**Exercise aim**
Check every line of the entries for "object", and copy the lines that hold it.

● ● ● ● ● ● ●

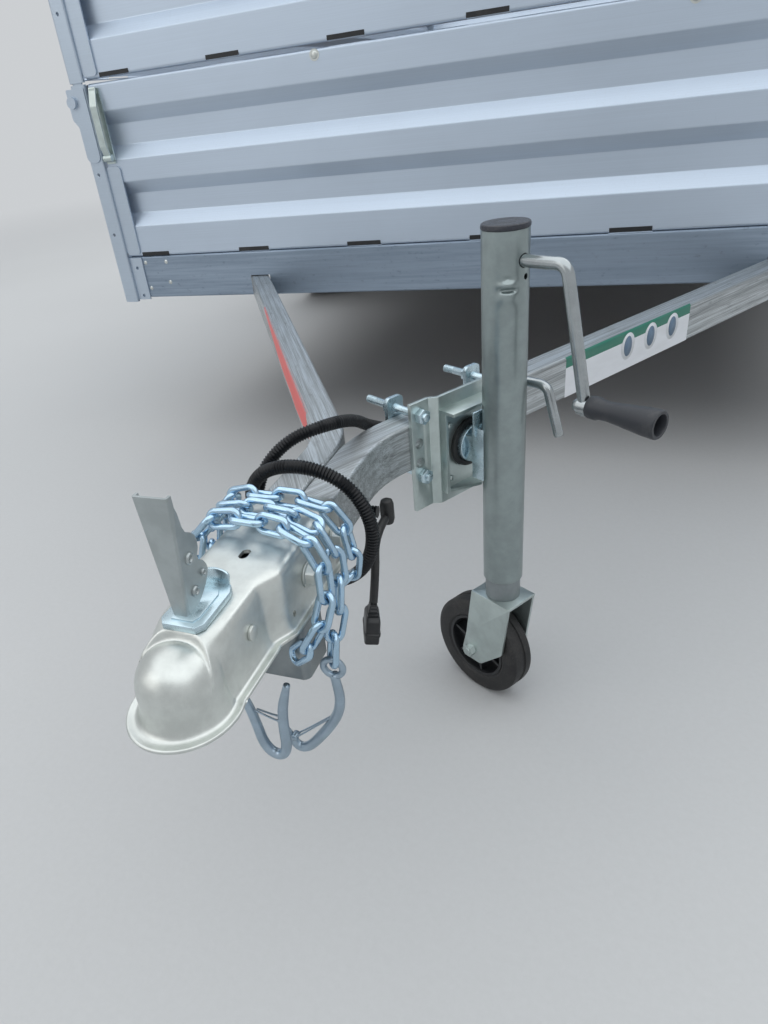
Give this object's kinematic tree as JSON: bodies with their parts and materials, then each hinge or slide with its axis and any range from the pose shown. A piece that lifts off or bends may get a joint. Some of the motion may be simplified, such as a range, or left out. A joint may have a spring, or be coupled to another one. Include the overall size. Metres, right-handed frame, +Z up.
{
  "type": "utility trailer",
  "caption": "Galvanised box trailer with ribbed drop boards and raised extension boards, bent twin-tube drawbar, pressed ball coupler, wound safety chains and a swing-up jockey wheel",
  "frame": {"origin": "middle of the bounding box on the ground under the wheels", "axes": "X lateral with the trailer's right side positive, Y from the coupler towards the tailgate, Z up from the ground"},
  "size_m": [2.392, 4.4294, 1.2445],
  "materials": {
    "galvanised": "hot-dip galvanised, dulled",
    "galvanised_board": "galvanised sheet with a cool sheen",
    "plywood": "dark resin-faced plywood",
    "zinc_plate": "bright zinc plate",
    "blue_zinc": "blue-passivated zinc",
    "black_steel": "satin black",
    "wheel_steel": "silver wheel paint",
    "tyre": "dusty tyre rubber",
    "black_rubber": "matt rubber",
    "black_plastic": "matt black plastic",
    "red_lens": "moulded red lens"
  },
  "bodies": {
    "chassis": {"drawbar_left": "galvanised", "drawbar_right": "galvanised", "front_beam": "galvanised", "rear_beam": "galvanised", "side_rails": "galvanised", "cross_members": "galvanised", "axle_beam": "galvanised", "plate_holder": "galvanised", "corner_posts": "galvanised", "upper_posts": "galvanised", "end_strips": "galvanised", "tailgate_hinges": "galvanised", "latch_keepers": "galvanised", "mudguards": "galvanised", "front_board": "galvanised_board", "upper_front_board": "galvanised_board", "side_board_left": "galvanised_board", "side_board_right": "galvanised_board", "upper_side_board_left": "galvanised_board", "upper_side_board_right": "galvanised_board", "floor_panel": "plywood", "coupler_shell": "zinc_plate", "coupler_cap": "zinc_plate", "coupler_lever": "zinc_plate", "coupler_bolts": "zinc_plate", "ball_clamp": "zinc_plate", "jack_mount": "zinc_plate", "jack_clamps": "zinc_plate", "front_latches": "zinc_plate", "safety_chains": "blue_zinc", "chain_hooks": "blue_zinc", "axle_arms": "black_steel", "chain_plate": "black_steel", "loom_conduit": "black_plastic", "loom_cable": "black_plastic", "loom_plug": "black_plastic", "lamp_housings": "black_plastic", "loom_joint": "black_plastic", "lamp_lenses": "red_lens"},
    "wheel_left": {"road_tyre_left": "tyre", "road_rim_left": "wheel_steel"},
    "wheel_right": {"road_tyre_right": "tyre", "road_rim_right": "wheel_steel"},
    "tailgate": {"tailgate_board": "galvanised_board", "tailgate_straps": "galvanised", "tailgate_latches": "zinc_plate"},
    "upper_gate": {"upper_tailgate": "galvanised_board"},
    "jack_arm": {"jack_swivel": "zinc_plate", "pull_pin": "zinc_plate", "jack_tube": "galvanised", "jack_cap": "black_plastic", "jack_crank": "zinc_plate", "crank_grip": "black_rubber"},
    "jack_stem": {"jack_leg": "galvanised"},
    "jack_caster": {"jack_fork": "galvanised"},
    "jockey_wheel": {"jockey_tyre": "black_rubber", "jockey_core": "black_plastic"}
  },
  "joints": [
    {"name": "wheel_left_spin", "type": "hinge", "parent": "chassis", "child": "wheel_left", "pos_m": [-1.0915, 0.76342, 0.297], "axis": [1, 0, 0], "continuous": true},
    {"name": "wheel_right_spin", "type": "hinge", "parent": "chassis", "child": "wheel_right", "pos_m": [1.0915, 0.76342, 0.297], "axis": [1, 0, 0], "continuous": true},
    {"name": "tailgate_drop", "type": "hinge", "parent": "chassis", "child": "tailgate", "pos_m": [0, 2.2057, 0.486], "axis": [-1, 0, 0], "range_deg": [0, 180]},
    {"name": "upper_gate_swing", "type": "hinge", "parent": "chassis", "child": "upper_gate", "pos_m": [0, 2.1757, 1.2305], "axis": [1, 0, 0], "range_deg": [0, 90]},
    {"name": "jack_swing", "type": "hinge", "parent": "chassis", "child": "jack_arm", "pos_m": [0.12463, -1.67346, 0.392], "axis": [0.8545, -0.5195, 0], "range_deg": [0, 60]},
    {"name": "jack_wind", "type": "slide", "parent": "jack_arm", "child": "jack_stem", "axis": [0, 0, -1], "range_m": [-0.025, 0.15]},
    {"name": "jack_caster_turn", "type": "hinge", "parent": "jack_stem", "child": "jack_caster", "pos_m": [0.17334, -1.70307, 0.183], "axis": [0, 0, 1], "continuous": true},
    {"name": "jockey_wheel_spin", "type": "hinge", "parent": "jack_caster", "child": "jockey_wheel", "pos_m": [0.14258, -1.68437, 0.076], "axis": [0.5195, 0.8545, 0], "continuous": true}
  ]
}
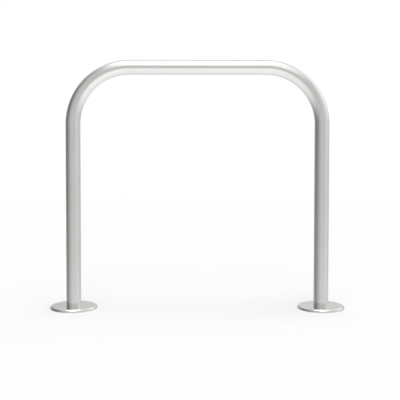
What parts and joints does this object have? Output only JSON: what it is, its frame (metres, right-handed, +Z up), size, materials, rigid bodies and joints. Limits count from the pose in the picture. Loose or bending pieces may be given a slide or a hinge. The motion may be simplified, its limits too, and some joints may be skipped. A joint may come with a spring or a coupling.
{
  "type": "hoop bike rack",
  "caption": "Surface-mounted hoop bike rack: one bent steel tube on two screwed base flanges, each hidden under a round cover plate that lifts along its leg.",
  "frame": {"origin": "on the ground, midway between the two legs", "axes": "+X across the hoop from the left leg to the right leg, +Y through the hoop, +Z up"},
  "size_m": [1.01, 0.16, 0.85],
  "materials": {
    "brushed_tube": "stainless tube, ground and polished to a soft satin lustre",
    "flange_steel": "cold-rolled stainless plate, laser-cut, with a dull mill finish",
    "weld_metal": "stainless weld bead, pickled matt",
    "screw_steel": "cold-forged stainless screw, bright",
    "polished_cover": "pressed stainless sheet, mirror polished"
  },
  "bodies": {
    "rack": {"hoop_tube": "brushed_tube", "base_flange_left": "flange_steel", "base_flange_right": "flange_steel", "weld_bead_left": "weld_metal", "weld_bead_right": "weld_metal", "fixing_screw_left_1": "screw_steel", "fixing_screw_left_2": "screw_steel", "fixing_screw_left_3": "screw_steel", "fixing_screw_left_4": "screw_steel", "fixing_screw_right_1": "screw_steel", "fixing_screw_right_2": "screw_steel", "fixing_screw_right_3": "screw_steel", "fixing_screw_right_4": "screw_steel"},
    "left_cover": {"cover_plate_left": "polished_cover"},
    "right_cover": {"cover_plate_right": "polished_cover"}
  },
  "joints": [
    {"name": "left_cover_lift", "type": "slide", "parent": "rack", "child": "left_cover", "axis": [0, 0, 1], "range_m": [0, 0.62]},
    {"name": "right_cover_lift", "type": "slide", "parent": "rack", "child": "right_cover", "axis": [0, 0, 1], "range_m": [0, 0.62]}
  ]
}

● ● ● ● ● ● ●

**Correct result**
Give this object's kinematic tree as JSON: bodies with their parts and materials, then each hinge or slide with its axis and any range from the pose shown. A piece that lifts off or bends may get a joint. Some of the motion may be simplified, such as a range, or left out. A joint may have a spring, or be coupled to another one. Include the overall size. Metres, right-handed frame, +Z up.
What parts and joints does this object have? Output only JSON: what it is, its frame (metres, right-handed, +Z up), size, materials, rigid bodies and joints. Limits count from the pose in the picture. Loose or bending pieces may be given a slide or a hinge. The motion may be simplified, its limits too, and some joints may be skipped. A joint may come with a spring or a coupling.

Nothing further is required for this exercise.